Given task: Write out the whole listing, matching it exactly.

Data provided:
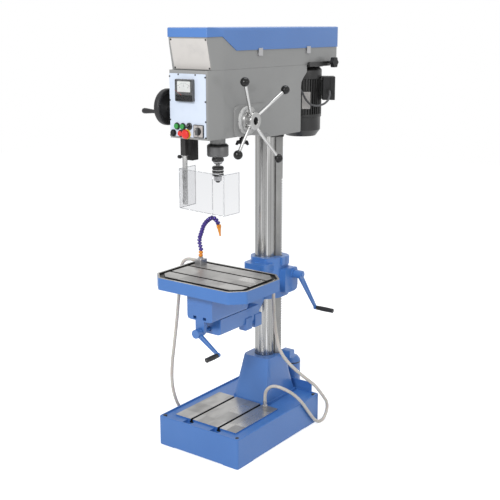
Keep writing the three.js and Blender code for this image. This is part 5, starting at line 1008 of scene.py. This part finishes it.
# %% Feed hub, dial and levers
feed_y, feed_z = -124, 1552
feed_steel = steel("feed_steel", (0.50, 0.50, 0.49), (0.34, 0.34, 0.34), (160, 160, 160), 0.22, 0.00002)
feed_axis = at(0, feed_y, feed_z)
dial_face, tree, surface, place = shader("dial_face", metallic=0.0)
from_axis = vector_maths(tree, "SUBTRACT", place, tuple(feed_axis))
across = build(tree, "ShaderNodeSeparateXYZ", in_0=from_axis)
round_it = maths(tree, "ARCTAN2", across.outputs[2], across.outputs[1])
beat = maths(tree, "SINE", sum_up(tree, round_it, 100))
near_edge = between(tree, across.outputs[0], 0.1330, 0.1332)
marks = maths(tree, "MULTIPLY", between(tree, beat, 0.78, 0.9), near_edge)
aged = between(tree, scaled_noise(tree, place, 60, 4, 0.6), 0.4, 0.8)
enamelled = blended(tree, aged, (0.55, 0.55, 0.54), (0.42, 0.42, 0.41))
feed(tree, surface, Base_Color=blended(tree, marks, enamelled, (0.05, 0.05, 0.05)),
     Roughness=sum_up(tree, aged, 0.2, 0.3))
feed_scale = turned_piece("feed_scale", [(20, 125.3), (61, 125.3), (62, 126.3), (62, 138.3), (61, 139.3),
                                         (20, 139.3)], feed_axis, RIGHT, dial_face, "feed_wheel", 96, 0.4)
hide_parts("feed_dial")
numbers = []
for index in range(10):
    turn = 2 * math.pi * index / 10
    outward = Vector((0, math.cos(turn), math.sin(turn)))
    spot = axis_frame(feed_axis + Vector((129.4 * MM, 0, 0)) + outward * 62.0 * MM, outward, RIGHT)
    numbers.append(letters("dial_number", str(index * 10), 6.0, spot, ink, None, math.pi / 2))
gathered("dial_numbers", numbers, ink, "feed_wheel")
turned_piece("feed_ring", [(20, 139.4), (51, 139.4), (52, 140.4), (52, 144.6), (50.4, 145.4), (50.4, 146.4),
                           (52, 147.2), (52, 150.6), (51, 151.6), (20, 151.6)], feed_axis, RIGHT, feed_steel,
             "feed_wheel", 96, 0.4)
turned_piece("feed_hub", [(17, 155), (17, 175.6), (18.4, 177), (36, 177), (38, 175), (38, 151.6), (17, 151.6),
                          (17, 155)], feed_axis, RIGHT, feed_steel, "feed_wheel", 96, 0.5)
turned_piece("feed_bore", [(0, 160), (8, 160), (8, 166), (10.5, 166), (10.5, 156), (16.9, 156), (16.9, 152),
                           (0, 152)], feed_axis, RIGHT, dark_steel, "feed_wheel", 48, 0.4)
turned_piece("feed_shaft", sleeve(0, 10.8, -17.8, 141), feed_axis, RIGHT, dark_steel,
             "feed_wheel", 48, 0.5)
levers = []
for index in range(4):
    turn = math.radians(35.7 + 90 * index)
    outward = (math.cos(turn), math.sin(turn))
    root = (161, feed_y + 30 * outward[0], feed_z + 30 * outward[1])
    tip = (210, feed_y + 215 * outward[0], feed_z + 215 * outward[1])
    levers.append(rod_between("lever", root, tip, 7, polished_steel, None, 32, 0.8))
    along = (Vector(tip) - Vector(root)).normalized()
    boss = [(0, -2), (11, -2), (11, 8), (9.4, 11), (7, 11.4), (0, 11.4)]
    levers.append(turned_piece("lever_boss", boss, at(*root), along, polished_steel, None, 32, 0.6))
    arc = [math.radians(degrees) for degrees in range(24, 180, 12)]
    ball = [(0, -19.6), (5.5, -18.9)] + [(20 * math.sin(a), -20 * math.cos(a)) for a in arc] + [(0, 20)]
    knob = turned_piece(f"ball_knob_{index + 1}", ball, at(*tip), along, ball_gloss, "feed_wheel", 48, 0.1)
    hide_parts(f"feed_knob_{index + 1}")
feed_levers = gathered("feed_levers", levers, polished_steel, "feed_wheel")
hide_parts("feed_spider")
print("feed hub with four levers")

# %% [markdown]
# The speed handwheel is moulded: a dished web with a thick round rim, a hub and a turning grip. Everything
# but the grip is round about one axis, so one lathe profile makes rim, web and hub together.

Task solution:
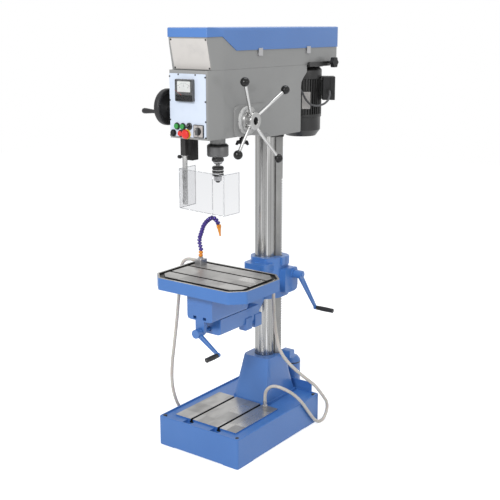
Keep writing the three.js and Blender code for this image. This is part 5, starting at line 1008 of scene.py. This part finishes it.
# %% Feed hub, dial and levers
feed_y, feed_z = -124, 1552
feed_steel = steel("feed_steel", (0.50, 0.50, 0.49), (0.34, 0.34, 0.34), (160, 160, 160), 0.22, 0.00002)
feed_axis = at(0, feed_y, feed_z)
dial_face, tree, surface, place = shader("dial_face", metallic=0.0)
from_axis = vector_maths(tree, "SUBTRACT", place, tuple(feed_axis))
across = build(tree, "ShaderNodeSeparateXYZ", in_0=from_axis)
round_it = maths(tree, "ARCTAN2", across.outputs[2], across.outputs[1])
beat = maths(tree, "SINE", sum_up(tree, round_it, 100))
near_edge = between(tree, across.outputs[0], 0.1330, 0.1332)
marks = maths(tree, "MULTIPLY", between(tree, beat, 0.78, 0.9), near_edge)
aged = between(tree, scaled_noise(tree, place, 60, 4, 0.6), 0.4, 0.8)
enamelled = blended(tree, aged, (0.55, 0.55, 0.54), (0.42, 0.42, 0.41))
feed(tree, surface, Base_Color=blended(tree, marks, enamelled, (0.05, 0.05, 0.05)),
     Roughness=sum_up(tree, aged, 0.2, 0.3))
feed_scale = turned_piece("feed_scale", [(20, 125.3), (61, 125.3), (62, 126.3), (62, 138.3), (61, 139.3),
                                         (20, 139.3)], feed_axis, RIGHT, dial_face, "feed_wheel", 96, 0.4)
hide_parts("feed_dial")
numbers = []
for index in range(10):
    turn = 2 * math.pi * index / 10
    outward = Vector((0, math.cos(turn), math.sin(turn)))
    spot = axis_frame(feed_axis + Vector((129.4 * MM, 0, 0)) + outward * 62.0 * MM, outward, RIGHT)
    numbers.append(letters("dial_number", str(index * 10), 6.0, spot, ink, None, math.pi / 2))
gathered("dial_numbers", numbers, ink, "feed_wheel")
turned_piece("feed_ring", [(20, 139.4), (51, 139.4), (52, 140.4), (52, 144.6), (50.4, 145.4), (50.4, 146.4),
                           (52, 147.2), (52, 150.6), (51, 151.6), (20, 151.6)], feed_axis, RIGHT, feed_steel,
             "feed_wheel", 96, 0.4)
turned_piece("feed_hub", [(17, 155), (17, 175.6), (18.4, 177), (36, 177), (38, 175), (38, 151.6), (17, 151.6),
                          (17, 155)], feed_axis, RIGHT, feed_steel, "feed_wheel", 96, 0.5)
turned_piece("feed_bore", [(0, 160), (8, 160), (8, 166), (10.5, 166), (10.5, 156), (16.9, 156), (16.9, 152),
                           (0, 152)], feed_axis, RIGHT, dark_steel, "feed_wheel", 48, 0.4)
turned_piece("feed_shaft", sleeve(0, 10.8, -17.8, 141), feed_axis, RIGHT, dark_steel,
             "feed_wheel", 48, 0.5)
levers = []
for index in range(4):
    turn = math.radians(35.7 + 90 * index)
    outward = (math.cos(turn), math.sin(turn))
    root = (161, feed_y + 30 * outward[0], feed_z + 30 * outward[1])
    tip = (210, feed_y + 215 * outward[0], feed_z + 215 * outward[1])
    levers.append(rod_between("lever", root, tip, 7, polished_steel, None, 32, 0.8))
    along = (Vector(tip) - Vector(root)).normalized()
    boss = [(0, -2), (11, -2), (11, 8), (9.4, 11), (7, 11.4), (0, 11.4)]
    levers.append(turned_piece("lever_boss", boss, at(*root), along, polished_steel, None, 32, 0.6))
    arc = [math.radians(degrees) for degrees in range(24, 180, 12)]
    ball = [(0, -19.6), (5.5, -18.9)] + [(20 * math.sin(a), -20 * math.cos(a)) for a in arc] + [(0, 20)]
    knob = turned_piece(f"ball_knob_{index + 1}", ball, at(*tip), along, ball_gloss, "feed_wheel", 48, 0.1)
    hide_parts(f"feed_knob_{index + 1}")
feed_levers = gathered("feed_levers", levers, polished_steel, "feed_wheel")
hide_parts("feed_spider")
print("feed hub with four levers")

# %% [markdown]
# The speed handwheel is moulded: a dished web with a thick round rim, a hub and a turning grip. Everything
# but the grip is round about one axis, so one lathe profile makes rim, web and hub together.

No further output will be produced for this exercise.